ANZ Banking Group will post its slowest annual earnings growth since the global financial crisis Thursday, underscoring the challenges Australia's major banks face from tighter capital rules even as another year of record profits beckons.
Lending growth at Australia's major banks is easing as the broader economy cools following the end of a mining investment boom. Bad debt charges are set to rise and regulators are demanding more cash be set aside against loan books.
But with bank shares about 20 percent off their 2015 peaks, investors are seeing value, attracted by dividend yields of over 5 percent compared with an official cash rate of 2.0 percent.
"It is better to invest in banks than having that money in cash," said Nicholas Forsyth, director at stock trading firm Market Matters which owns ANZ shares.

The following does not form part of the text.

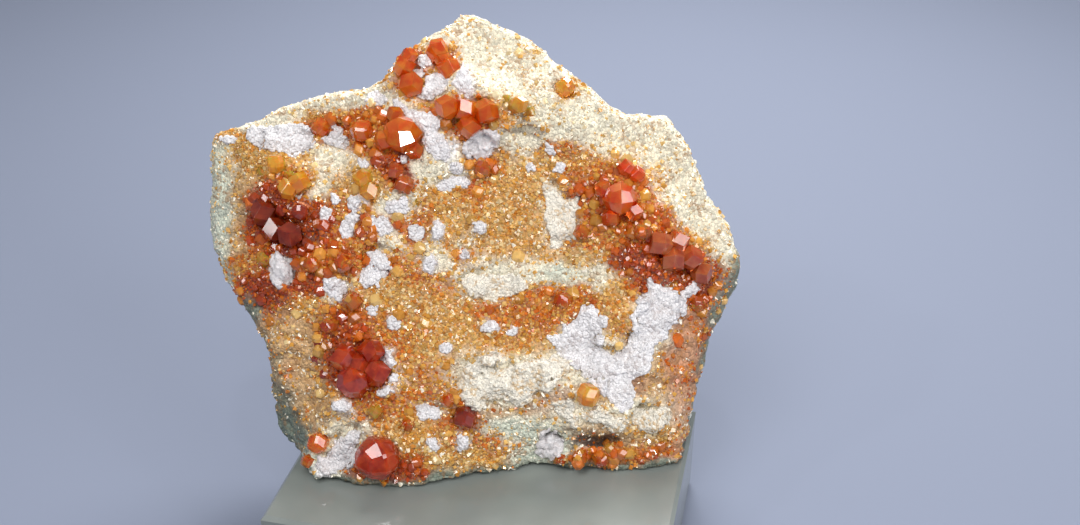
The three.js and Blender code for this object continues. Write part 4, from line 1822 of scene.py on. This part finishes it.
@dataclass
class Masses:
    """Masses of feldspar or quartz, grown together from many grains on the rock.

    The grains stand a pitch apart, give or take the jitter, and are sought as far as a margin
    round the mass. They reach the full height inside it and a share of that height at its rim,
    give or take the unevenness. Each has a second one at its foot, so that the mass is closed.
    Pitch, edge reach, margin and jitter are in steps, and the sink is a share of the radius.
    """

    rock: BVHTree
    height: float = 0.55 * MM
    smoothing: int = 2
    lump_height: float = 0.22 * MM
    pitch: float = 2.3
    least_grain: float = 0.26 * MM
    most_grain: float = 0.52 * MM
    edge_reach: float = 5.0
    directions: int = 8
    margin: int = 4
    jitter: float = 1.1
    rim: float = 0.2
    uneven_mm: float = 0.1
    foot_mm: float = 0.1
    sink: float = 0.6
    forms: int = 6
    voxel: float = 0.16 * MM
    quick_factor: float = 1.6

    def grains(self, mass: Mass, chance: random.Random) -> list[tuple[Vector, float]]:
        """Places the grains of a mass on the rock.

        Args:
            mass: where the mass shows.
            chance: random numbers for the places and the sizes.

        Returns:
            The middle and the radius of each grain.
        """
        left, right, top, bottom = mass.reach()
        columns = np.arange(left - self.margin, right + self.margin, self.pitch)
        rows = np.arange(top - self.margin, bottom + self.margin, self.pitch)
        grains = []
        spots = []
        for across, down in product(columns, rows):
            place = (across + chance.uniform(-self.jitter, self.jitter),
                     down + chance.uniform(-self.jitter, self.jitter))
            spot = self.rock.ray_cast(EYE, sight(*place))[0]
            if spot is not None:
                spots.append((place, spot))
        places = np.array([place for place, _ in spots])
        drift = drift_at(np.array([spot for _, spot in spots]))
        across, down = wobbled(places, drift, MASS_DRIFT)
        inside = mass.covers(across, down)
        depth = np.zeros(len(spots))
        for angle in np.arange(0, math.tau, math.tau / self.directions):
            shift = self.edge_reach * np.array([math.cos(angle), math.sin(angle)])
            depth += mass.covers(across + shift[0], down + shift[1]) / self.directions
        for (_, spot), within, share in zip(spots, inside, depth):
            if not within:
                continue
            radius = chance.uniform(self.least_grain, self.most_grain)
            lift = self.height * (self.rim + (1 - self.rim) * share)
            lift += chance.uniform(-self.uneven_mm, self.uneven_mm) * MM
            grains.append((spot + OUT * (lift - self.sink * radius), radius))
            grains.append((spot + OUT * self.foot_mm * MM, radius))
        return grains

    def build(
        self,
        name: str,
        mass: Mass,
        rough: bpy.types.NodeTree,
        look: tuple[bpy.types.Material, str],
        nodes: tuple[str, ...],
    ) -> bpy.types.Object:
        """Grows a mass and gives it its finish.

        Args:
            name: the piece's name.
            mass: where the mass shows.
            rough: the rough surface tree.
            look: the mass's material, and the record's slot for it.
            nodes: the nodes that it replaces.

        Returns:
            The mass.
        """
        chance = random.Random(name)
        forms = [crystal_mesh(name, Form.GRAIN, chance) for _ in range(self.forms)]
        gathered = bmesh.new()
        for middle, radius in self.grains(mass, chance):
            grain = chance.choice(forms).copy()
            turn = Matrix.Rotation(chance.uniform(0, math.tau), 4, "Y")
            grain.transform(Matrix.Translation(middle) @ turn @ Matrix.Scale(radius, 4))
            gathered.from_mesh(grain)
            bpy.data.meshes.remove(grain)
        mesh = bpy.data.meshes.new(name)
        gathered.to_mesh(mesh)
        gathered.free()
        for form in forms:
            bpy.data.meshes.remove(form)
        piece = new_piece(name, mesh)
        remesh(piece, self.voxel, self.smoothing)
        store(piece.data, "ledge", np.zeros(len(piece.data.vertices)))
        roughness = Roughness(1.4 * MM, self.lump_height, 0.3 * MM, 0.5 * MM, 0.08 * MM)
        roughness.carve(piece, rough)
        material, slot = look
        finish_piece(piece, material, nodes)
        return piece


@dataclass(frozen=True)
class Lamp:
    """A soft, square light: where it hangs, the length of its sides, and its power in watts."""

    name: str
    place: tuple[float, float, float]
    size: float
    power: float

    def hang(self) -> None:
        """Hangs the light, turned to the stone."""
        light = bpy.data.lights.new(self.name, "AREA")
        light.shape = "SQUARE"
        light.size = self.size
        light.energy = self.power
        lamp = bpy.data.objects.new(self.name, light)
        lamp.location = self.place
        aim = FACE_MIDDLE - Vector(self.place)
        lamp.rotation_euler = aim.to_track_quat("-Z", "Y").to_euler()
        bpy.context.scene.collection.objects.link(lamp)


LAMPS = (
    Lamp("softbox", (-0.1, -0.22, 0.42), 0.24, 1.2),
    Lamp("back softbox", (0.06, 0.24, 0.3), 0.2, 1.6),
    Lamp("fill", (0.3, -0.2, 0.28), 0.26, 0.9),
    Lamp("glint left", (-0.26, -0.12, 0.34), 0.022, 0.12),
    Lamp("glint right", (0.195, -0.25, 0.09), 0.022, 0.12),
    Lamp("glint top", (0.0, -0.06, 0.5), 0.03, 0.16),
)


@dataclass
class Studio:
    """The floor, the lights and the camera."""

    floor_half: float = 0.9
    floor_colour: Rgb = (122, 129, 147)
    floor_roughness: float = 0.8
    room_light: tuple[float, float, float, float] = (0.66, 0.7, 0.77, 1.0)
    room_strength: float = 0.28
    nearest: float = 0.01

    def floor(self) -> None:
        """Lays a plain pale floor."""
        mesh = bpy.data.meshes.new("floor")
        half = self.floor_half
        corners = [(-half, -half, 0), (half, -half, 0), (half, half, 0), (-half, half, 0)]
        mesh.from_pydata(corners, [], [(0, 1, 2, 3)])
        floor = new_piece("floor", mesh)
        material, _, shader = new_material("Pale floor")
        shader.inputs["Base Color"].default_value = linear(self.floor_colour)
        shader.inputs["Roughness"].default_value = self.floor_roughness
        mesh.materials.append(material)

    def light(self) -> None:
        """Sets up the lights and the plain surroundings."""
        for lamp in LAMPS:
            lamp.hang()
        world = bpy.data.worlds.new("soft room")
        world.use_nodes = True
        backdrop = world.node_tree.nodes["Background"]
        backdrop.inputs["Color"].default_value = self.room_light
        backdrop.inputs["Strength"].default_value = self.room_strength
        bpy.context.scene.world = world
        bpy.context.scene.view_settings.view_transform = "Standard"

    def camera(self) -> None:
        """Sets up the camera, straight in front of the face."""
        lens = bpy.data.cameras.new("camera")
        lens.sensor_width = SENSOR_WIDTH
        lens.lens = SENSOR_WIDTH * VIEW_DISTANCE / STEP / STEPS_ACROSS
        lens.clip_start = self.nearest
        camera = bpy.data.objects.new("camera", lens)
        camera.location = EYE
        camera.rotation_euler = (math.pi / 2 - LEAN_BACK, 0, 0)
        bpy.context.scene.collection.objects.link(camera)
        bpy.context.scene.camera = camera


# What each crust is made of. The finish of its crystals goes by its slot.
CRUSTS = (
    Crust(
        "fine_garnet_crust", "garnet_orange", Form.SHARD, forms=8, where="crystals",
        spacing=0.38 * MM, smallest=0.2 * MM, largest=0.5 * MM, sink=0.15, tint_range=0.4, seed=11,
    ),
    Crust(
        "coarse_garnet_crust", "garnet_orange", Form.EDGED, forms=4, where="coarse",
        spacing=0.95 * MM, smallest=0.45 * MM, largest=1.15 * MM, sink=0.2, tint_range=0.34, seed=23,
    ),
    Crust(
        "pale_grain_crust", "feldspar_cream", Form.GRAIN, forms=5, where="grains",
        spacing=0.42 * MM, smallest=0.14 * MM, largest=0.6 * MM, sink=0.45, tint_range=0.2, seed=37,
    ),
)

# The finishes, some of them by the record's slot. Then come the masses that stand higher than
# the others, and those that are whiter than their slot's finish.
ROCK_FINISH = StoneFinish("Crusted rock", "ground", (160, 110, 58), 0.5 * MM, 0.6, 0.6, 0.16 * MM)
GRAIN_FINISH = StoneFinish(
    "Pale grains", (242, 235, 216), (218, 168, 84), 0.6 * MM, 0.6, 1.3, 0.05 * MM
)
GEM_FINISH = DruseFinish("Small garnets", 1.05, 0.3)
FELDSPAR_FINISHES = {
    "feldspar_white": StoneFinish(
        "White feldspar", (232, 228, 228), (196, 186, 184), 0.42 * MM, 0.3, 0.8, 0.16 * MM
    ),
    "feldspar_cream": StoneFinish(
        "Cream feldspar", (238, 230, 214), (212, 180, 136), 0.42 * MM, 0.34, 0.9, 0.16 * MM
    ),
}
HIGH_MASSES = ("feldspar_low_mass", "feldspar_low_ridge")
WHITE_MASSES = ("feldspar_great_y",)
GARNET_FINISHES = {
    "garnet_red": GarnetFinish("Deep red garnet", (176, 44, 16), (246, 108, 50), (232, 100, 50), 100.0),
    "garnet_bright": GarnetFinish("Bright red garnet", (232, 70, 14), (255, 150, 60), (250, 110, 40), 90.0),
    "garnet_orange": GarnetFinish("Orange garnet", (232, 88, 12), (255, 164, 56), (250, 140, 44), 90.0),
    "garnet_amber": GarnetFinish("Amber garnet", (252, 150, 24), (255, 212, 88), (253, 184, 68), 60.0),
    "garnet_brown": GarnetFinish("Brown garnet", (206, 88, 36), (248, 150, 84), (236, 130, 76), 100.0),
}
DARK_GARNET = GarnetFinish("Dark red garnet", (134, 38, 20), (206, 88, 46), (212, 80, 46), 200.0)


def main() -> None:
    """Builds the specimen, piece by piece."""
    logging.basicConfig(level=logging.INFO, format="%(message)s")
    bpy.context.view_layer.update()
    studio = Studio()
    studio.camera()
    studio.light()
    studio.floor()

    grain_group = stone_grain_group()
    tint_group = crystal_tint_group()
    depth_group = garnet_depth_group()
    rough = rough_surface_tree()
    druse = druse_tree()

    rock = CrustedRock().build(rough, ROCK_FINISH.make(grain_group))
    crust_looks = {
        "garnet_orange": GEM_FINISH.make(tint_group),
        "feldspar_cream": GRAIN_FINISH.make(grain_group),
    }
    for crust in CRUSTS:
        crust.build(rock, druse, crust_looks[crust.slot])

    garnets = Garnets()
    looks = {slot: finish.make(depth_group) for slot, finish in GARNET_FINISHES.items()}
    dark_look = DARK_GARNET.make(depth_group)
    ground = search_tree(rock.data)
    feldspar = Masses(ground)
    high = Masses(ground, height=0.9 * MM, lump_height=0.5 * MM)
    quartz = Masses(ground, height=1.1 * MM, smoothing=5, lump_height=0.5 * MM)
    feldspar_looks = {
        slot: finish.make(grain_group) for slot, finish in FELDSPAR_FINISHES.items()
    }
    quartz_look = (QuartzFinish().make(grain_group), "quartz_grey")
    for part in frame["record"]["subparts"]:
        node, slot = part["node"], part["material_slot"]
        if slot in looks:
            garnets.dress(node, dark_look if "dark" in node else looks[slot])
        elif slot in feldspar_looks:
            tone = "feldspar_white" if node in WHITE_MASSES else slot
            look = (feldspar_looks[tone], slot)
            growth = high if node in HIGH_MASSES else feldspar
            growth.build(f"{node}_mass", MASSES[node], rough, look, (node,))
        elif slot == "quartz_grey":
            quartz.build(f"{node}_mass", MASSES[node], rough, quartz_look, (node,))
    white = (feldspar_looks["feldspar_white"], "feldspar_white")
    feldspar.build("small_feldspar_masses", SMALL_MASSES, rough, white, ())
    bed = search_tree(frame["nodes"]["matrix_rock"].data)
    for slot in SMALL_GARNETS:
        garnets.small(bed, slot, looks[slot])

    block = frame["nodes"]["display_block"]
    block_look = BlockFinish().make()
    for holder in block.material_slots:
        holder.material = block_look
    LOG.info("display block dressed")


if __name__ == "__main__":
    main()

"They've all raised capital, and if you look at the dividend yields there is a disparity to the cash rate. Banks still have the capacity to return to shareholders."
Each of Australia's "Big Four" lenders, including National Australia Bank, Commonwealth Bank of Australia and Westpac, have also increased their mortgage rates to protect profits and cover the costs of tougher capital requirments.
The four have together raised over A$20 billion ($14.51 billion) since May.
No.1 lender NAB, which kicks off bank earnings on Wednesday, is expected to top rivals with a record cash profit of A$6.3 billion for the year-ended Sept. 30.
Fourth-ranked ANZ is also on track for a sixth straight year of record profits, but earnings growth will skid to 3 percent from an average annual pace of 14.4 percent in the last five years, according to mean estimates from six analysts.
Australian banks' return on equity, at 16.5 percent, is among the best in the developed world, thanks mainly to their massive mortgage books. That compares with 9.6 percent for U.S. banks and 2.4 percent for UK lenders.
On Wednesday, investors will look for NAB's progress in exiting its British business as well as evidence of an improvement in growth in the business bank.
NAB has long trailed rivals on earnings growth and shareholder returns, but is likely to benefit from CEO Andrew Thorburn's strategy of focusing more on the lucrative home market.
On Thursday, investors will watch for ANZ's strategy in Asia, after outgoing CEO Mike Smith announced plans to exit non-core operations to improve returns.
No.3 lender Westpac pre-released results earlier this month, announcing a record profit of A$7.8 billion for the year, up 3 percent from a year ago. It will disclose detailed numbers on Nov. 2.
CBA, which follows a June-ending calendar year, posted record profit of A$9.1 billion in August.